Digital and streaming are at the center of the story. Over 85% of brand partners are investing in Milan Cortina digitally, leveraging NBCU’s cross-screen footprint and particularly Peacock’s expanding ad-tech capabilities. The company says advertiser adoption of Peacock’s ad innovations—formats like interactive units, shoppable placements and reduced-ad-load experiences—has climbed 31% between Paris 2024 and Milan Cortina 2026. That shift reflects marketers’ desire for more targeted, data-informed impressions layered on top of Olympic-scale reach, as well as a consumer preference for lighter, more personalized ad experiences.

NBCU executives are positioning the sellout as validation of a strategy that treats the Olympics not as a standalone property but as the anchor of a month-long, multi-event platform. The Milan Cortina Games open what NBCUniversal has branded “Legendary February,” with wall-to-wall coverage running alongside Super Bowl LX and NBA All-Star Weekend. The clustering of three marquee properties has created what the company calls “extraordinary demand” from advertisers, with inventory for all three “tentpole moments” now fully spoken for. For brands, that packaging offers a rare opportunity to sustain presence across multiple, high-stakes live events that cut across demographics and dayparts.

“With the resurgence of the Olympic movement, our strongest Sports Upfront in history, the early sell out of Super Bowl LX, and the remarkable return of the NBA, NBCUniversal has solidified itself as a sports powerhouse, and brands have taken notice,” said Mark Marshall, chairman, global advertising and partnerships at NBCUniversal, in announcing the sellout. He framed the record Winter Games as evidence that results from NBC Sports properties are compelling marketers to increase their commitments across the portfolio.

Peter Lazarus, executive vice president, NBC Sports & Olympics, advertising and partnerships, emphasized the timing and scale of the demand. “For the first time in our company’s history, we have seen such unprecedented demand that we are officially sold out of our inventory this far in advance of a Games,” he said, arguing that the Winter Olympics, flanked by the Super Bowl and NBA All-Star, will “captivate a highly engaged and passionate audience at scale in a way that no other media company can for advertisers.”

For out-of-home and cross-platform buyers, the Milan Cortina sellout offers several takeaways. First, the coupling of record revenue with a record number of advertisers signals that the marketplace is broadening, not just deepening; categories beyond the traditional Olympic sponsors are leaning into live sports as one of the last reliably communal media experiences. Second, the heavy digital skew—85% of partners buying some form of streaming or digital—confirms that Olympic media plans are now inherently cross-channel, with linear TV, CTV, digital video and OOH often choreographed as a single, reach-and-frequency system.

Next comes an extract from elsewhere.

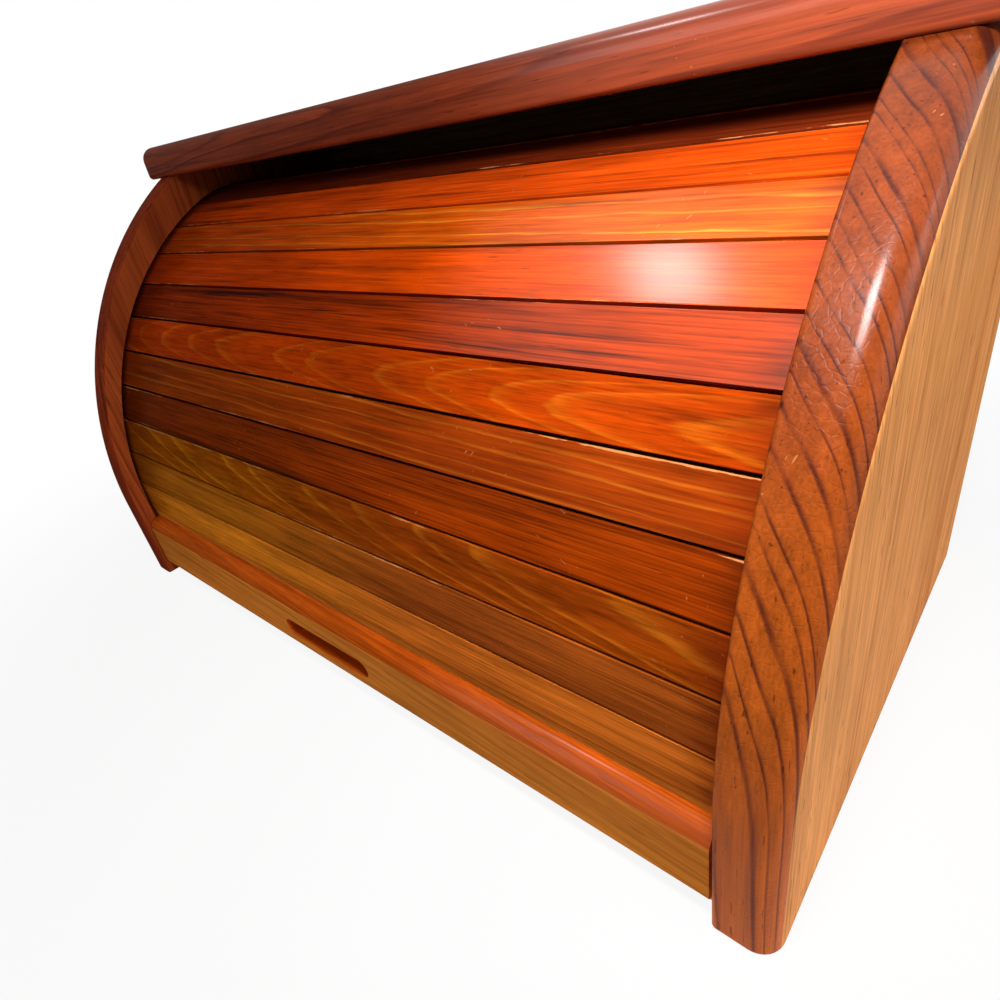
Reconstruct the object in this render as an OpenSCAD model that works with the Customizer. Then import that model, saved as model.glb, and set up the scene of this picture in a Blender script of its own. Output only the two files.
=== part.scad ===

Third, NBCU’s emphasis on “viewer-friendly” advertising, including more than a dozen brands funding sponsorships that provide fans with additional live sports viewing with fewer interruptions, highlights a growing focus on utility-based ad models. Those investments, up 75% versus Paris 2024, are designed to trade ad load for goodwill, using sponsorship dollars to unlock extended or enhanced coverage for viewers. That approach aligns closely with trends in OOH, where brands seek to add value to public spaces—through information, services or experiences—rather than simply occupy them.

The Milan Cortina 2026 Winter Olympics will ultimately be judged on audience delivery and fan engagement. But before the first event begins, the Games have already delivered a decisive win in the ad marketplace. With inventory sold out across linear, digital and streaming, a record haul of revenue and a broader, more innovation-minded advertiser base, NBCUniversal has turned its latest Olympic outing into a proof point for the enduring, premium status of live sports in a digital-first, multi-screen world.